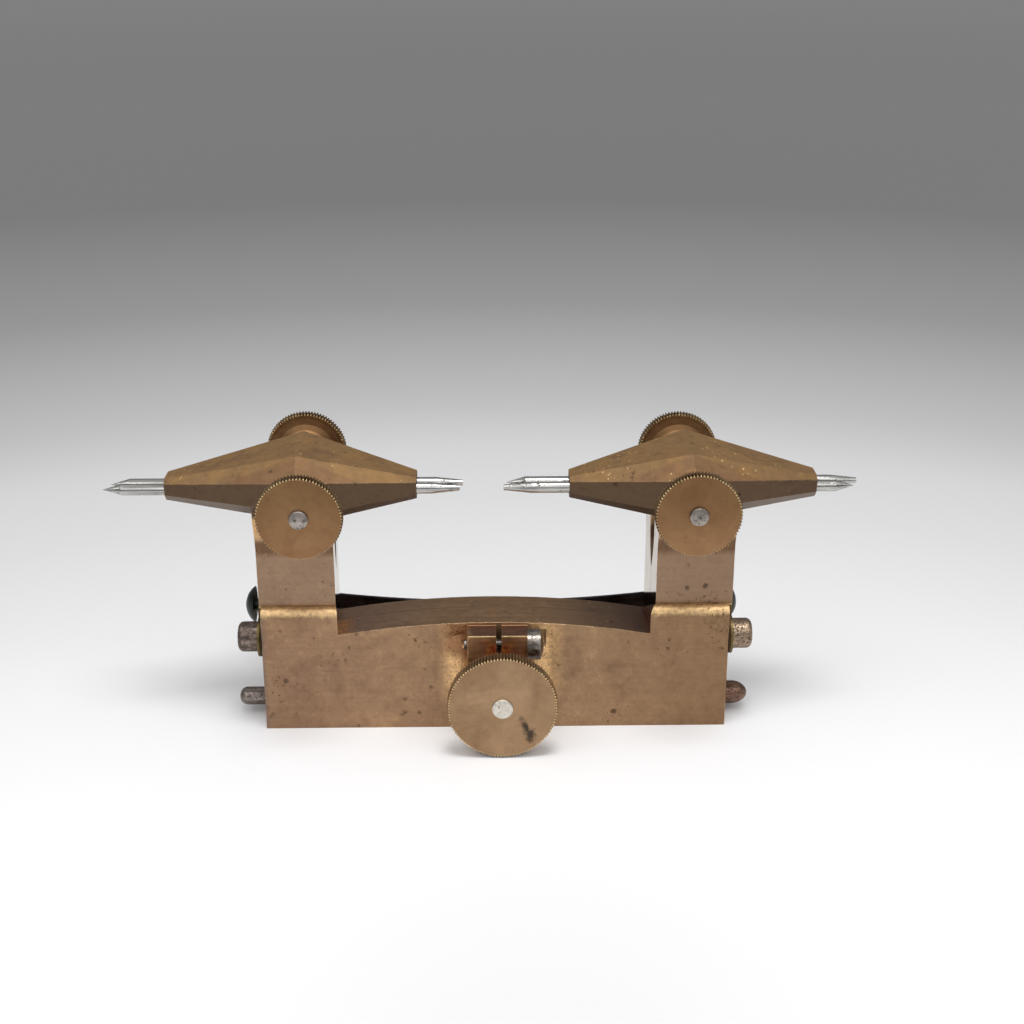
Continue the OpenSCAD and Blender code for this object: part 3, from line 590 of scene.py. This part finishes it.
def steel(name, dark, light, rust, rough, grain, blotch, scale, right=None, shade_above_z=None, shaded_span=None):
    """Steel with grinding lines, rusty blotches and bright edges.

    right is its tone at the part's right end. Above a given height it is painted darker as shade, and along a
    given stretch of X it is painted nearly black as shade."""
    m = Mat(name)
    lines = m.noise(1.0, 3, 0.6, m.scaled(grain))
    clouds = m.noise(160, 5, 0.6)
    ground = m.ramp(lines, [(0.3, 0.0), (0.7, 1.0)])
    colour = m.mix(ground, dark, light)
    if right:
        colour = m.mix(m.span(m.axis("X"), 0, 10), colour, m.mix(ground, shade(right, 0.5), right))
    colour = m.tinted(m.ramp(clouds, [(0.4, 0.3), (0.65, 0.0)]), colour, (0.55, 0.52, 0.5, 1))
    # Painted shade, nearly black, along the stretch of shank that lies in the boss's slot
    if shaded_span:
        low, high = shaded_span
        inside = m.times(m.span(m.axis("X"), low - 0.3, low), m.span(m.axis("X"), high + 0.1, high))
        colour = m.mix(m.times(inside, 0.85), colour, STEEL_SPAN_SHADE)
    # Painted shade on the upper part, above a given height
    if shade_above_z:
        uneven = m.plus(m.axis("Z"), m.times(clouds, 2 * MM))
        colour = m.mix(m.times(m.span(uneven, shade_above_z + 0.6, shade_above_z + 2), 0.55), colour, STEEL_UPPER_SHADE)

    start = 0.62 - 0.24 * blotch
    mask = m.ramp(m.noise(scale, 6, 0.7, distort=0.5), [(start, 0.0), (start + 0.08, 1.0)])
    tone = m.mix(m.ramp(m.noise(scale * 2.2, 3, 0.6), [(0.4, 0.0), (0.62, 1.0)]), rust, shade(rust, 0.3))
    colour = m.mix(mask, colour, tone)
    colour = m.mix(m.times(m.edge(STEEL_WEAR, 0.02, 0.3), 0.45), colour, shade(light, 1.25))
    smooth, dull = rough
    roughness = m.mix(mask, m.ramp(lines, [(0.3, smooth), (0.7, dull)]), grey(0.7))
    m.bump(m.plus(m.times(lines, 0.3), mask), 0.3, 0.05, FINE_ROUND)
    return m.out(Base_Color=colour, Roughness=roughness, Metallic=m.mix(mask, grey(1), grey(0.3)))


def dress(material, *nodes):
    """Gives CAD nodes a material."""
    for n in nodes:
        o = frame["nodes"][n]
        o.data.materials.clear()
        o.data.materials.append(material)


frame_brass = brass("aged_brass", lin(142, 113, 90), lin(172, 140, 110), lin(226, 188, 138),
                    zones=frame_zones)
sheet_brass = brass("stay_brass", lin(92, 80, 52), lin(124, 106, 70), lin(176, 150, 100), pit_share=0.55,
                    zones=stay_zones)
pad_brass = brass("pad_brass", lin(150, 120, 80), lin(190, 156, 106), lin(222, 186, 138))
adjusting_brass = knob_brass("adjusting_knob_brass", "adjusting_knob", lin(150, 121, 92), lin(180, 149, 116),
                             stain=((8.1, 9.5, 0.95, 3.0), (9.2, 7.2, 1.8, 2.4)))

# Each grain is the noise frequency of the grinding lines along X, Y and Z, per metre
runner_steel = steel("runner_steel", lin(136, 135, 132), lin(214, 213, 210), lin(86, 74, 62),
                     rough=(0.1, 0.22), grain=(60, 1800, 1800), blotch=0.12, scale=700)
clamp_steel = [steel(s + "_screw_steel", lin(140, 134, 128), lin(196, 188, 178), lin(110, 98, 90),
                     rough=(0.3, 0.5), grain=(700, 700, 700), blotch=0.35, scale=800,
                     shade_above_z=middle(s + "_clamp_screw")[1]) for s in SIDES]
adjust_steel = steel("adjusting_screw_steel", lin(206, 200, 188), lin(238, 233, 222), lin(140, 128, 112),
                     rough=(0.35, 0.5), grain=(700, 700, 700), blotch=0.1, scale=700)
worn_steel = steel("worn_steel", lin(84, 78, 74), lin(158, 150, 142), lin(92, 74, 62),
                   rough=(0.2, 0.36), grain=(300, 900, 900), blotch=0.28, scale=1300, shaded_span=(-5.0, 8.3))
pin_steel = steel("pin_steel", lin(84, 75, 70), lin(168, 156, 148), lin(84, 68, 60),
                  rough=(0.18, 0.34), grain=(200, 900, 900), blotch=0.5, scale=2000, right=lin(150, 116, 98))
cap_steel = steel("cap_screw_steel", lin(64, 56, 52), lin(160, 144, 134), lin(84, 62, 52),
                  rough=(0.28, 0.5), grain=(400, 700, 700), blotch=0.52, scale=2200, right=lin(196, 172, 146))
black_steel = steel("black_steel", lin(34, 40, 36), lin(66, 74, 66), lin(60, 50, 38),
                    rough=(0.3, 0.45), grain=(500, 500, 500), blotch=0.15, scale=600)
blue_steel = steel("blued_spring", lin(62, 56, 58), lin(92, 85, 88), lin(44, 34, 28),
                   rough=(0.3, 0.45), grain=(30, 700, 700), blotch=0.15, scale=300)

dress(frame_brass, "front_frame", "rear_frame")
dress(sheet_brass, "left_stay", "right_stay")
dress(pad_brass, *[s + "_clamp_pad" for s in SIDES])
dress(runner_steel, *[s + "_runner" for s in SIDES])
dress(worn_steel, "boss_clamp_screw", "adjusting_tip", "thrust_button", "spring_button")
dress(pin_steel, "hinge_pin")
dress(cap_steel, "stay_cap_screws")
dress(black_steel, "stay_lock_screws")
dress(adjusting_brass, "adjusting_knob")
for s in SIDES:
    dress(knob_brass(s + "_knob_brass", s + "_clamp_knob", lin(126, 94, 64), lin(144, 112, 78),
                     low_painted_light=0.4, low_glint=0.25), s + "_clamp_knob")

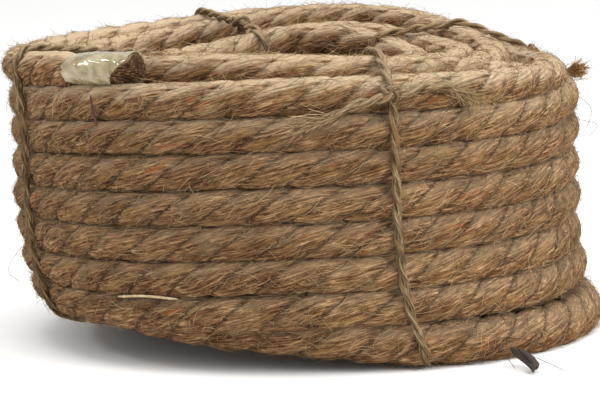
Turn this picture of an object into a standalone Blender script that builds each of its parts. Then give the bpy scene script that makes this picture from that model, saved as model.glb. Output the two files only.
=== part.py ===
"""A dock line as it is stored: a three-strand jute rope wound into a standing coil and held by four twine ties.

Frame: metres, +Z up, origin on the floor under the middle of the whole object. The front is the -Y side.
Angles round the coil are degrees from the front, positive towards +X. The coil is a turned ring; the last
stretch of the outer turn lies on top of it, and its taped end can be lifted. The coil leans towards -X.
"""

import math

import bmesh
import bpy
from mathutils import Vector

ROPE_D = 0.016
ROPE_R = ROPE_D / 2
ROWS = 8
LAYERS = 5
LAYER_PITCH = 0.015
OUTER_TURN_R = 0.1256  # centreline of the outermost turns
INNER_TURN_R = OUTER_TURN_R - (LAYERS - 1) * LAYER_PITCH
COIL_OUTER_R = OUTER_TURN_R + ROPE_R
COIL_INNER_R = INNER_TURN_R - ROPE_R
COIL_HEIGHT = ROWS * ROPE_D
LEAN = -0.105  # sideways shift of the stack for each metre of height
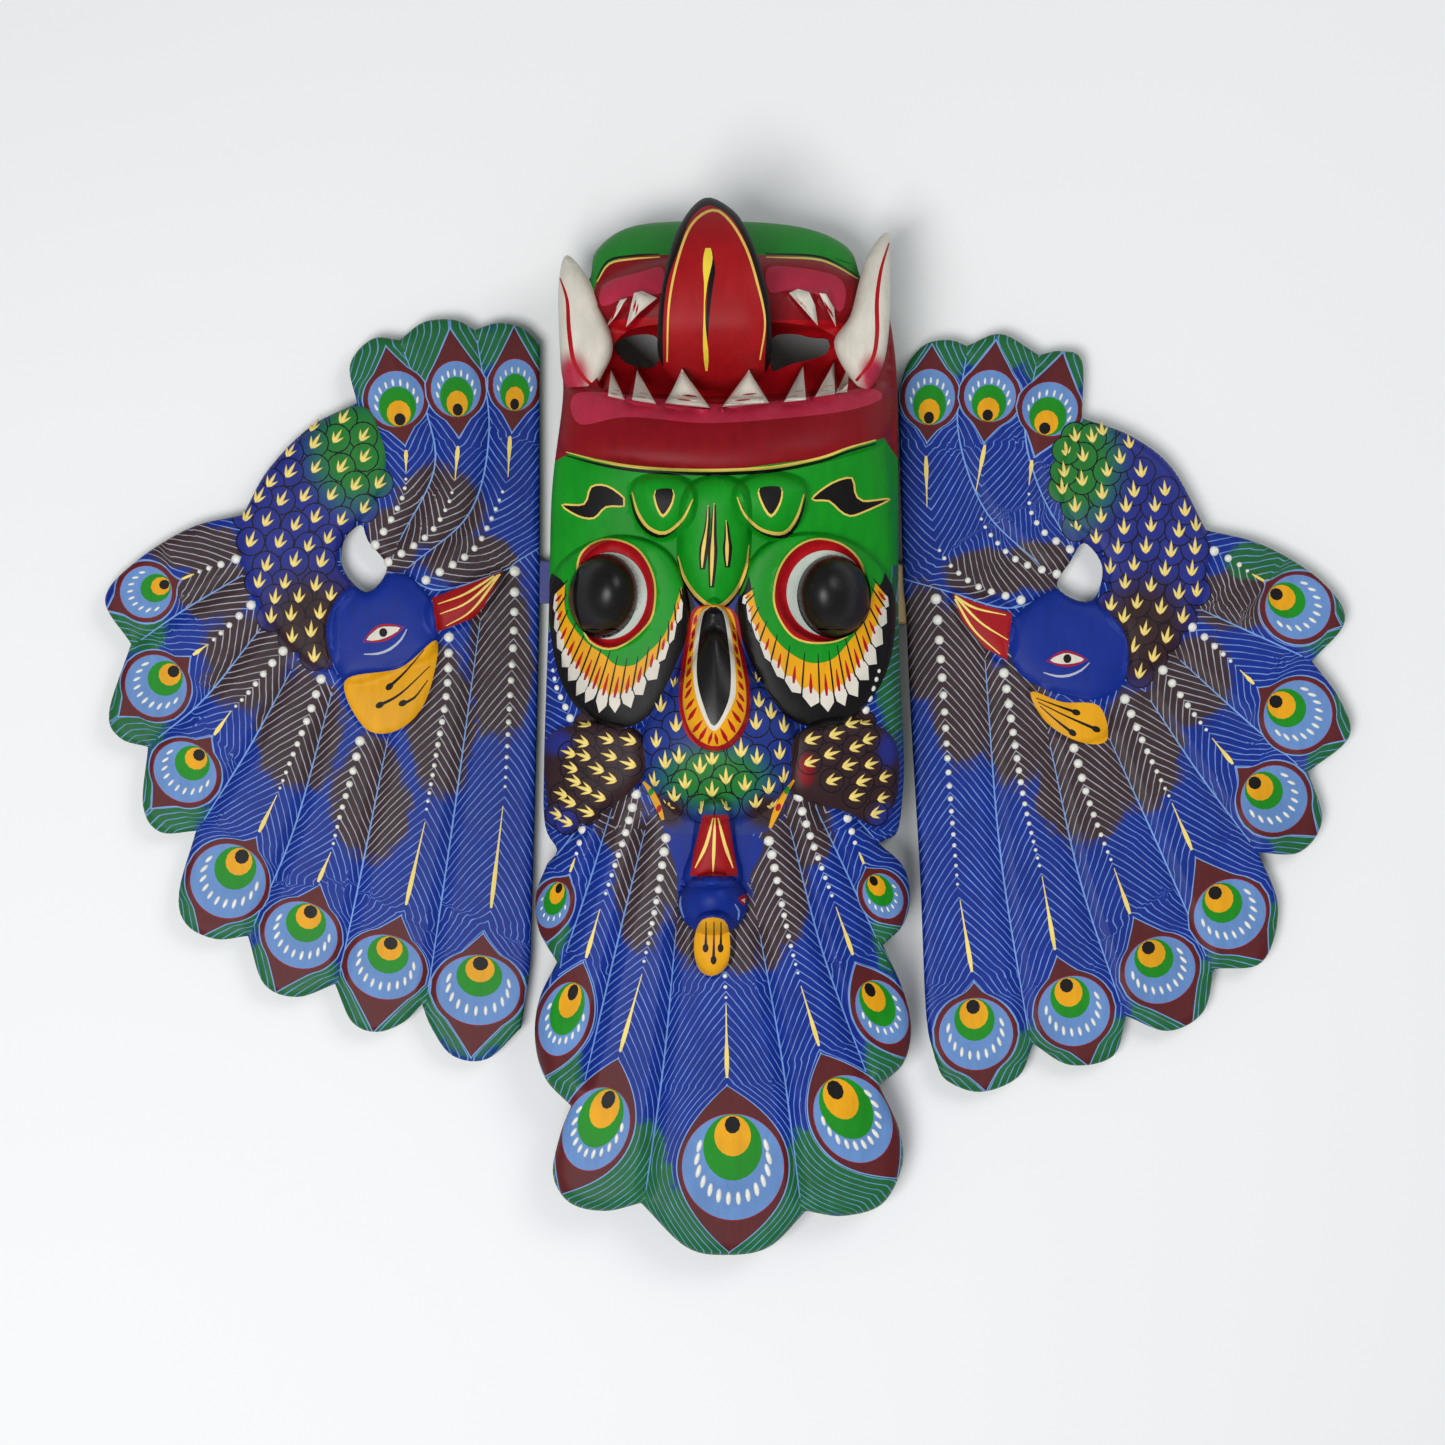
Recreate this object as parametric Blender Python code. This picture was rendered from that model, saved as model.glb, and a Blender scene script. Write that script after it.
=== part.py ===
"""A carved wooden demon mask with a peacock crown, and the two peacock wings that plug into its sides.

The mask lies on its back: the face looks up (+Z), the crown of tail feathers points to +Y. Each piece is
a shell between a carved front and a plainer back, both heights over one plan. The plan is drawn as the
mask is seen from above its middle, in units that are 1/1055 of its drawn length: x grows towards the
right wing (-X), y towards the crown (+Y). Heights in the tables are millimetres at the drawn length.
"""
import math

import bmesh
import bpy
import numpy as np
from mathutils import Vector
from mathutils.geometry import delaunay_2d_cdt

# Driving sizes, in metres
MASK_LENGTH = 0.466  # as drawn; the tongue's tip stands nearer the eye, so the piece itself is 2% shorter
MASK_WALL = 0.012
RIM_WIDTH = 0.012
WING_BOARD = 0.011
TENON_REACH = 0.012
TENON_ROOT = 0.010
TENON_THICKNESS = 0.006
LEFT_TENON_WIDTH = 0.0185
RIGHT_TENON_WIDTH = 0.026
TENON_FLOOR = 0.0025
FIT_CLEARANCE = 0.0004

# The drawing: its units, the point under the eye, how high the eye is, and the middle of all three pieces
DRAWN_LENGTH = 1055
UNIT = MASK_LENGTH / DRAWN_LENGTH
RISE = MASK_LENGTH / 466
UNDER_EYE = (722.5, 722.5)
EYE_HEIGHT = 2.85 * MASK_LENGTH
MIDDLE = (727.5, 738)

# How finely the plans are meshed, in drawing units
CURVE_STEP = 15
MASK_GRID = 19
BACK_GRID = 34
BACK_STEP = 30
WING_GRID = 30
WING_BACK_GRID = 200
CLEAR_OF_CURVES = 0.45
EDGE_RUN = 3.5
GROOVE_RUN = 13
GROOVE_STEP = 32
SMALL_RUN = 20
SMALL_STEP = 9
GAP_STEP = 12
CURVE_MARGIN = 5
BALL_LINES = (1, 0.8)
HOLLOW_LINES = (0, 0.3, 1)

# Colours, linear, and how rough the brushed paint is
GREEN = (0.03, 0.36, 0.03)
BLUE = (0.03, 0.08, 0.42)
SATIN = 0.45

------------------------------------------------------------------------

**Task brief:**
Return, word for word, every line from the top of the entries down to the line that holds "and bright edges.", both included.

**Task result:**
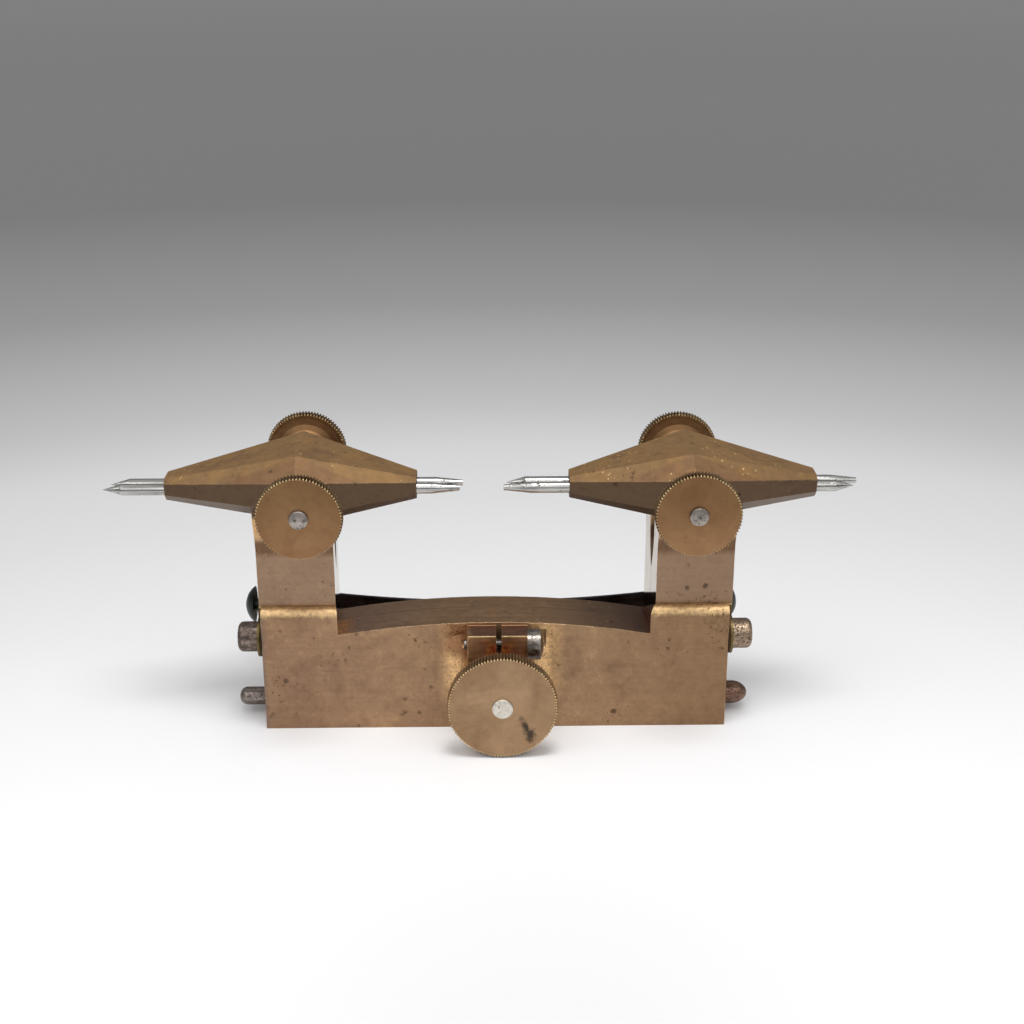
Continue the OpenSCAD and Blender code for this object: part 3, from line 590 of scene.py. This part finishes it.
def steel(name, dark, light, rust, rough, grain, blotch, scale, right=None, shade_above_z=None, shaded_span=None):
    """Steel with grinding lines, rusty blotches and bright edges.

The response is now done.